Everyone looked kind of bashful after that, and Harawira later apologised “for that outburst before”. Gower, too, apologised to all concerned, and he’s posted today saying he lost control for a moment, “I had totally zoned out and was just a spectator at this point”.

But enough of the fisticuffs. Who else was there? Apart from Gower, Shaw, Bishop and Harawira, Chris Hipkins was there for Labour. David Seymour was there for ACT. Fletcher Tabuteau was there for NZ First. Thank goodness Marama Fox was there, albeit fashionably late. Put it this way: it seemed already that International Women’s Day was a distant aberration. There were twice as many people called Chris on the stage as there were women.

Peter Dunne wasn’t there, having flagged the flight to Auckland crying paperwork overload. The Conservative Party wasn’t there, either, having been disinvited after refusing to put up their leader, whoever that is, and instead offering a south Auckland candidate.
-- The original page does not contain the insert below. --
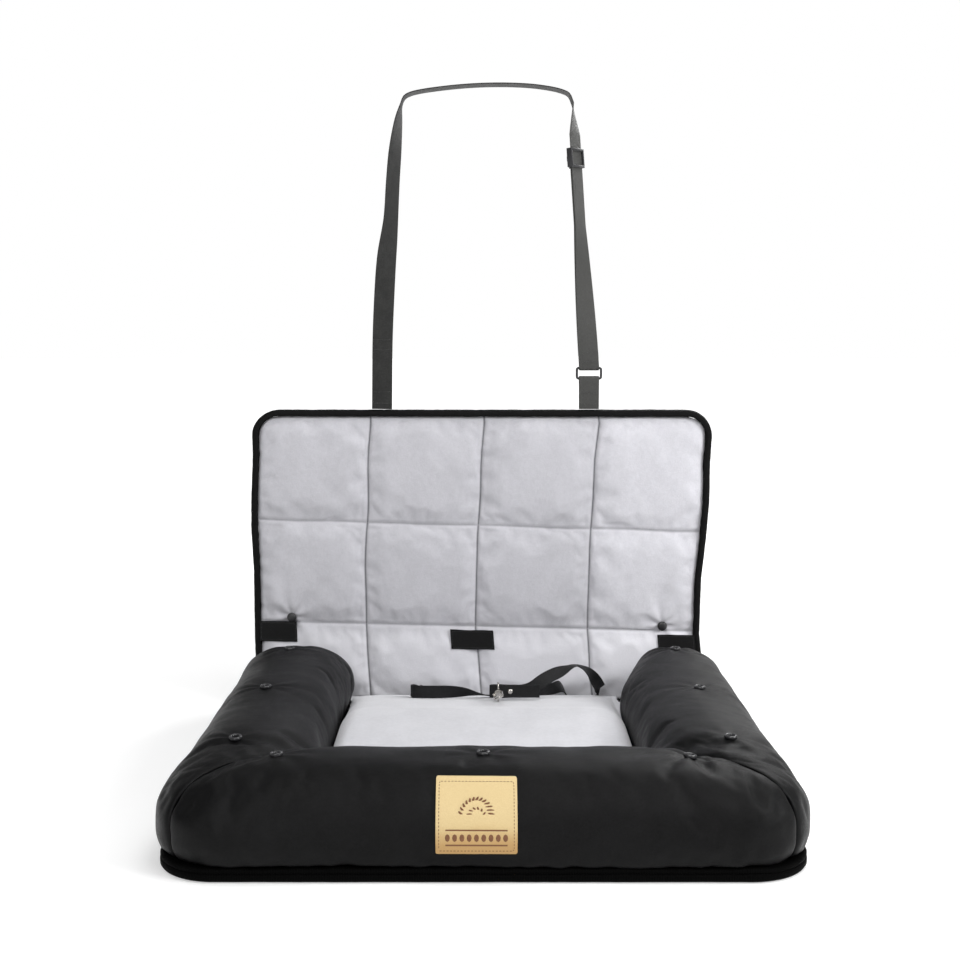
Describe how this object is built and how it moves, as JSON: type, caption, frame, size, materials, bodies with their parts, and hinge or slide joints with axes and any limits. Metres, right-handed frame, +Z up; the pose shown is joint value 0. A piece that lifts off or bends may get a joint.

They did, however, have a bunch of stalwarts handing out flyers on the way in, which by the end had been folded into a vast fleet of paper aircraft.

Gower opened the debate with a stirring monologue, exhorting the crowd to believe in themselves and sending them into rapture by reprising his “This is the fucking news” slogan. There was a lot of swearing all night, some of it touch-paper-lit, and some of it because those students really love a bit of naughty cursing, don’t you know.

Spinoff fave politician Marama Fox

Quizzed on the boringness or otherwise of the new prime minister, Chris Bishop said “you just need to get to know him”. And in any case, cometh the hour, cometh the dull guy. “At a time of Trump and global uncertainty I reckon New Zealanders are going to back a bit of certainty.”

Marama Fox defended the National leader, too – Wiremu Pākehā, she said, had a good track record with Māori. And he’s not boring: “He’s got a dry sense of humour that my husband understands.” Her husband and the PM like chatting about sheep shearing, she confided. They watch shearing videos together.

Chris Hipkins was asked about the impact of Labour’s new deputy leader, Jacinda Ardern – why not make her leader immediately? “In a proper democracy, the person with the most votes gets to be leader,” he explained to Gower, having minutes ago questioned the US electoral system, which saw Trump’s election despite a loss in the popular vote. And OK, but pretty sure that in the last Labour leader election, Grant Robertson got the most votes overall and the most votes in caucus.

ACT’s entire caucus, aka David Seymour, attracted some of the biggest roars of the night: in approval for his denunciation of the new superannuation policy (more of that later) and his stance on euthanasia; and in reproach for declaring that interest charges should be reintroduced for student loans. He also managed a half-decent Winston Peters impression and quoted Ben Harper.

In other unexpected sights, the man from NZ First castigated his rivals on housing for “making it a race issue” and, accidentally I suspect, contradicted his leader’s stance on the European Students’ Association.

Everyone except Tabuteau admitted to having smoked cannabis. “Of course I fucking have,” said Harawira. There was a good discussion on drug laws, with Seymour making a strong case for legalisation and Fox putting a powerful argument against. Though she wasn’t unwilling to enter a discussion about decriminalisation, the impact of pot and, especially, P in Māori communities was beyond awful, she explained.

Notwithstanding the boilover moment, Harawira was in vintage form from the get-go, when he said he was disinclined to work with the new US president because we should “never allow ourselves to be seen working with Nazi bastards”. His return to the election fray, this time swapping out the Internet Party crutch for a Māori Party nod and wink, will at the very least liven things up. He was strong, particularly, on the extent to which Māori get the short end of the stick on national super, owing to the fact that they die younger.

When Gower announced the topic of superannuation, there was another sharp intake of breath. “You guys do not get screwed,” Bishop assured this hotbed of millennials in defence of Bill English’s announcement this week that the age of eligibility is to rise to 67 by 2040. “You do not get screwed!” The audience responded with a caterwaul of primal screwedness.

“No one who looks at this issue seriously could think it could stay the same,” added Bishop, inadvertently thereby accusing John Key of failing to look at the issue seriously.

In an odd case of policy-swapsy, Hipkins went on to passionately argue that the age must be kept at 65. Three years ago, the Blue and Red Chrisses would have been making precisely each other’s arguments. Welcome to election year.

Post script: Two students were violently coughing directly behind me through much of the event so if there’s anything missing above it’s their fault and also I may be dead by the time you read this.